Written problem -
Take all the material and copy it exactly.

** Begin Recorded data **

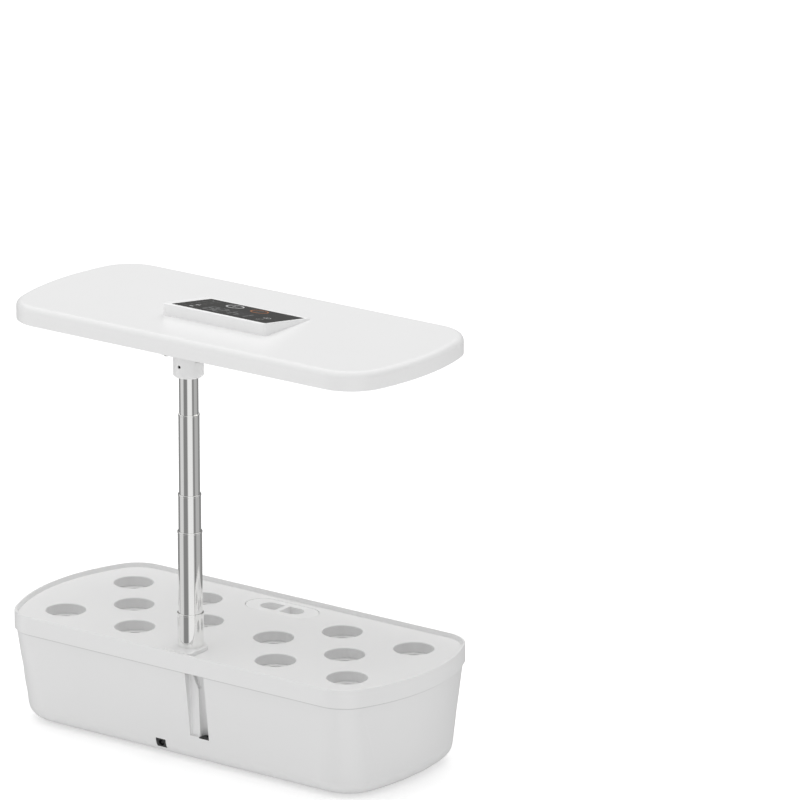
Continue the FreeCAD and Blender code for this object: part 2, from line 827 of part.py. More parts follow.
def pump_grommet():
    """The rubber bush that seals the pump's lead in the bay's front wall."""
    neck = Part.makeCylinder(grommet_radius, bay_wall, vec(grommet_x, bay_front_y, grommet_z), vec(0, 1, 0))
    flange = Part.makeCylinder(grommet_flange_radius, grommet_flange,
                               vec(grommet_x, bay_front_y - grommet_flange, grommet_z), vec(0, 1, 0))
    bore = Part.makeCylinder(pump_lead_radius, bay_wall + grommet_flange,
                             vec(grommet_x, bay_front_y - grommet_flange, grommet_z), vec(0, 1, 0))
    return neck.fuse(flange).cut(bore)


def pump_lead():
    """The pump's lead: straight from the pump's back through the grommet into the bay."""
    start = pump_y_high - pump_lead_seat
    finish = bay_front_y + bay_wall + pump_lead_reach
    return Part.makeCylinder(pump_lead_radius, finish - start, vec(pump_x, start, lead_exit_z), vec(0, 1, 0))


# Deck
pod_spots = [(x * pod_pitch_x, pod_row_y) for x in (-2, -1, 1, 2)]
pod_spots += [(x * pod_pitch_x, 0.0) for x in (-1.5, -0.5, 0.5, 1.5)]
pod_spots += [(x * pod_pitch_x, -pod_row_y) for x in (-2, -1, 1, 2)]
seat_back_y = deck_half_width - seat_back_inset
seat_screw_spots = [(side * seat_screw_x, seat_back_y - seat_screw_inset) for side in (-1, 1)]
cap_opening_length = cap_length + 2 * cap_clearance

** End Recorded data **

Written solution -
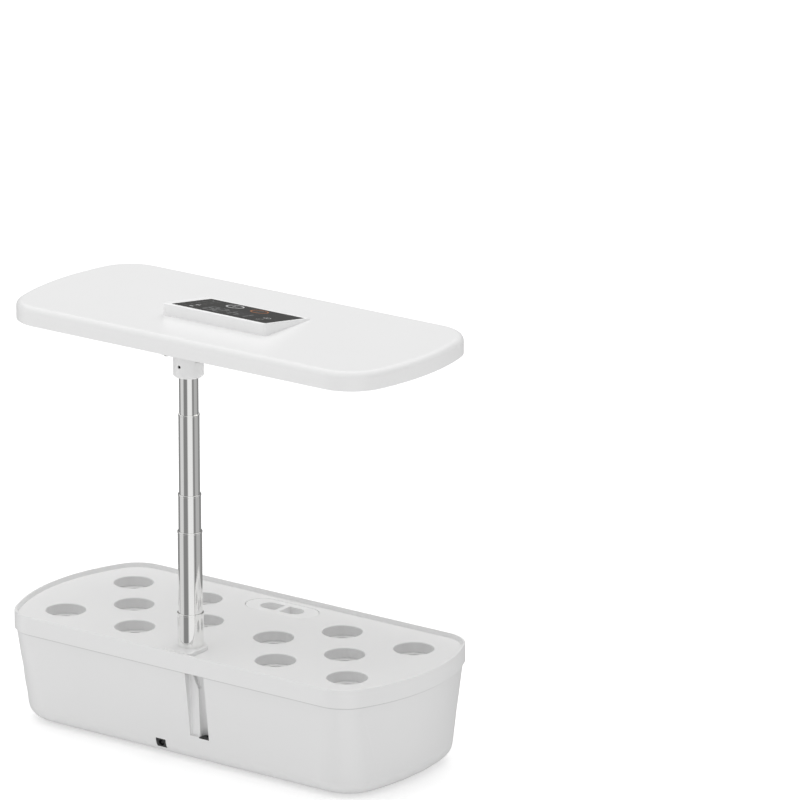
Continue the FreeCAD and Blender code for this object: part 2, from line 827 of part.py. More parts follow.
def pump_grommet():
    """The rubber bush that seals the pump's lead in the bay's front wall."""
    neck = Part.makeCylinder(grommet_radius, bay_wall, vec(grommet_x, bay_front_y, grommet_z), vec(0, 1, 0))
    flange = Part.makeCylinder(grommet_flange_radius, grommet_flange,
                               vec(grommet_x, bay_front_y - grommet_flange, grommet_z), vec(0, 1, 0))
    bore = Part.makeCylinder(pump_lead_radius, bay_wall + grommet_flange,
                             vec(grommet_x, bay_front_y - grommet_flange, grommet_z), vec(0, 1, 0))
    return neck.fuse(flange).cut(bore)


def pump_lead():
    """The pump's lead: straight from the pump's back through the grommet into the bay."""
    start = pump_y_high - pump_lead_seat
    finish = bay_front_y + bay_wall + pump_lead_reach
    return Part.makeCylinder(pump_lead_radius, finish - start, vec(pump_x, start, lead_exit_z), vec(0, 1, 0))


# Deck
pod_spots = [(x * pod_pitch_x, pod_row_y) for x in (-2, -1, 1, 2)]
pod_spots += [(x * pod_pitch_x, 0.0) for x in (-1.5, -0.5, 0.5, 1.5)]
pod_spots += [(x * pod_pitch_x, -pod_row_y) for x in (-2, -1, 1, 2)]
seat_back_y = deck_half_width - seat_back_inset
seat_screw_spots = [(side * seat_screw_x, seat_back_y - seat_screw_inset) for side in (-1, 1)]
cap_opening_length = cap_length + 2 * cap_clearance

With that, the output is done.